In the end, both of these approaches involve shared memory. They both do a reasonably good job at mitigating the insidious problems of using shared memory, but they just mitigate those problems, they don’t eliminate them. The next mechanism takes a completely different approach to the problem. For that reason, it does manage to eliminate most of the problems involved with shared memory concurrency. Of course, there is always a trade-off, and in this case, the trade-off is in additional memory usage and copying costs. I am getting ahead of myself let me begin at the beginning and then proceed to the end in a linear fashion.
Message Passing Concurrency
The third form of concurrency is built around message passing. Once again I will let wikipedia describe the system as it tends to be better at it than I am.

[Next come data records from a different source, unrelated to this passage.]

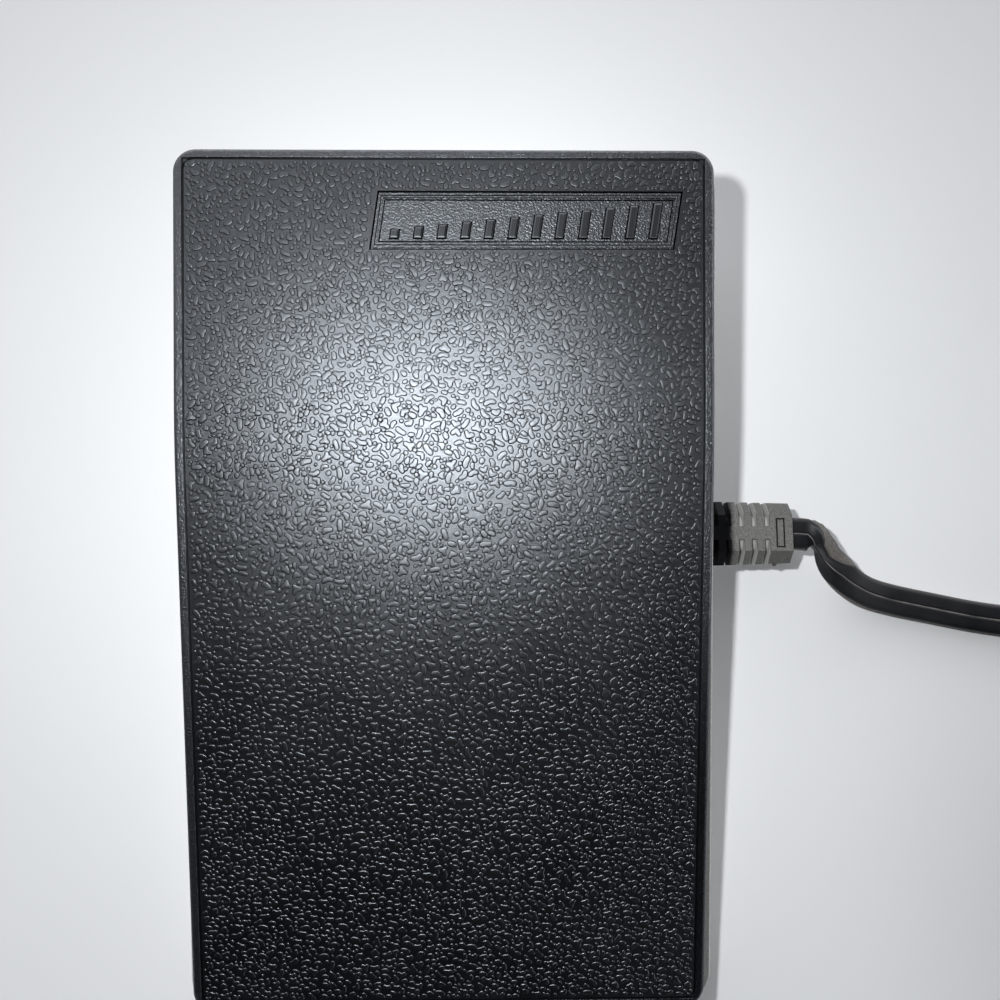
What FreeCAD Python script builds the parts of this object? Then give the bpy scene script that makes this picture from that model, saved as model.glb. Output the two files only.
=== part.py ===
import FreeCAD, Part
import math
import os

# Foot pedal of a sewing machine, in millimetres.
# Origin on the floor under the middle of the base, +Y to the toe, +X to the cord's side, +Z up.

# Treadle
treadle_width = 108.0
treadle_length = 176.0
treadle_corner = 4.5
heel_height = 21.0
lower_slope = 10.3
upper_slope = 5.8
bend_from_toe = 58.0
bend_radius = 200.0
top_wall = 2.4
skirt_wall = 2.0
skirt_overlap = 2.0
top_edge_round = 0.9
join_overlap = 0.2
border_width = 1.9
border_groove_width = 0.5
border_groove_depth = 0.35
rib_wall = 1.4
rib_depth = 3.0
rib_side_x = 40.0
rib_from_toe = 33.8
press_angle = 2.75

# Name panel, a slanted frame with a speed ramp of bars
panel_length = 60.9
panel_height = 11.6
panel_slant = 8.6
panel_right_margin = 6.4
panel_toe_margin = 8.5
panel_band = 1.25
panel_line = 0.4
panel_depth = 0.3
ramp_bars = 12
ramp_bar_width = 1.5
ramp_end_margin = 2.6
ramp_low = 1.6
ramp_high = 6.8

# Base tray
rim_gap = 1.9
base_wall = 2.2
base_corner = 6.3
floor_wall = 2.4
rim_drop = 9.7
rim_slope = 7.9
rim_round = 0.5
foot_stand = 1.5

# Rubber feet
foot_radius = 7.0
foot_sink = 1.0
foot_inset = 15.0
foot_chamfer = 0.4
foot_dimple_radius = 3.0
foot_dimple_depth = 0.6

# Hinge at the heel
hinge_inset = 8.0
hinge_z = 13.0
rod_radius = 2.0
rod_length = 88.0
rod_chamfer = 0.3
rod_end_gap = 1.0
fit_gap = 0.05
hinge_run_gap = 0.08
lug_radius = 4.2
base_lug_wall = 3.0
treadle_lug_wall = 4.0
treadle_lug_x = 30.0
lug_side_gap = 0.6
clip_wall = 0.8
clip_radius = 3.8
clip_mouth = 2.64
clip_groove_depth = 0.4
clip_from_end = 1.2

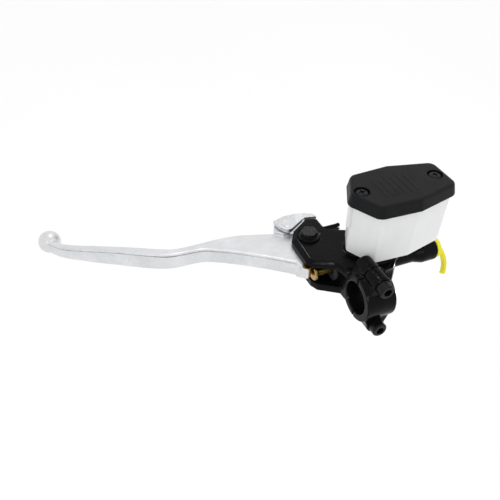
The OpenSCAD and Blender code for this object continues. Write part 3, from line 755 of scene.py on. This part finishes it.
# %% Floor and lights
def soft_lamp(name, place, aim, size, power, only=None):
    """A round lamp. With a collection in `only`, it is seen just as a glint on the pieces in it."""
    lamp = bpy.data.objects.new(name, bpy.data.lights.new(name, "AREA"))
    bpy.context.scene.collection.objects.link(lamp)
    lamp.data.shape, lamp.data.size, lamp.data.energy = "DISK", size, power
    lamp.location = place
    if only:
        lamp.visible_diffuse = False
        lamp.light_linking.receiver_collection = only
    lamp.rotation_euler = (Vector(place) - Vector(aim)).to_track_quat("Z", "Y").to_euler()


FLOOR_DROP, FLOOR_HALF = 0.25, 6
floor_z = cad_box[0][2] - FLOOR_DROP
floor_mesh = bpy.data.meshes.new("floor")
floor_corners = [(x * FLOOR_HALF, y * FLOOR_HALF, floor_z) for x, y in ((-1, -1), (1, -1), (1, 1), (-1, 1))]
floor_mesh.from_pydata(floor_corners, [], [(0, 1, 2, 3)])
floor = object_from("floor", floor_mesh)
pale = Finish("pale_floor", {"Roughness": 0.9})
pale.drive(Base_Color=pale.mix(pale.noise(0.4, 2), (0.95, 0.95, 0.95), (0.98, 0.98, 0.98)))
floor_mesh.materials.append(pale.material)

soft_lamp("overhead", (0.1, 0.35, 0.9), (-0.05, 0.05, 0), 0.12, 0.6)
soft_lamp("front_left", (-0.7, -0.7, 0.6), (-0.05, 0.05, 0), 0.08, 0.3)
soft_lamp("right_edge", (0.7, -0.25, 0.5), (0, 0.03, 0), 0.05, 0.25)
glossy = bpy.data.collections.new("glossy_paint")
glossy.objects.link(body)
glossy.objects.link(cap)
soft_lamp("boss_glint", (0.5, 0.09, -0.2), (0.02, -0.01, 0.01), 0.04, 6.0, glossy)
soft_lamp("ring_glint", (-0.15, -0.6, 0.35), (0.0, -0.01, 0.0), 0.03, 8.0, glossy)
soft_lamp("deck_glint", (-0.05, 0.5, 0.55), (0.0, 0.02, 0.0), 0.04, 2.0, glossy)
world = bpy.context.scene.world or bpy.data.worlds.new("studio")
bpy.context.scene.world = world
world.use_nodes = True
world.node_tree.nodes["Background"].inputs["Color"].default_value = (1, 1, 1, 1)
world.node_tree.nodes["Background"].inputs["Strength"].default_value = 1.0
bpy.context.scene.view_settings.view_transform = "Standard"
print("the floor is", round(-floor_z, 3), "m below the handlebar")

Concurrent components communicate by exchanging messages (exemplified by Erlang and Occam). The exchange of messages may be carried out asynchronously (sometimes referred to as “send and pray”, although it is standard practice to resend messages that are not acknowledged as received), or may use a rendezvous style in which the sender blocks until the message is received. Message-passing concurrency tends to be far easier to reason about than shared-memory concurrency, and is typically considered a more robust, although slower, form of concurrent programming. A wide variety of mathematical theories for understanding and analyzing message-passing systems are available, including the Actor model, and various process calculi.Message-passing concurrency is about processes communicating by sending messages to one another. Semantically these messages are completely separate entities unrelated to whatever data they were built from. This means that when you are writing code that uses this form of concurrency you don’t need to worry about shared state at all, you just need to worry about how the messages will flow through your system. Of course, you don’t get this for free. In many cases, message passing concurrency is built by doing a deep copy of the message before sending and then sending the copy instead of the actual message. The problem here is that that copy can be quite expensive for sufficiently large structures. This additional memory usage may have negative implications for you system if you are in any way memory constrained or are sending a lot of large messages. In practice, this means that you must be aware of and manage the size and complexity of the messages that you are sending and receiving. Much like Futures and Promises the most egregious ‘shoot yourself in the head’ possibilities of deadlocking are removed its still possible to do. You must be aware of that in your design and implementation.
In the end any one of these approaches is so much better then the shared memory approach that it almost doesn’t matter which one you choose for your next project. However, they each have very different philosophical approaches to concurrency that greatly affect how you go about designing systems. You should explore each one so that you are able to make a logical decision about which one to use for your next project. That said, opinions are like umm, I can’t really complete that, but you get my drift. My opinion on the subject is the message passing concurrency is by far the best of the three, where best is defined by most conceptually simple and scalable. In the end the industry will decide which direction is right for that and head in that direction. We are still to early in the multi-core age to get any good impression of which will win out.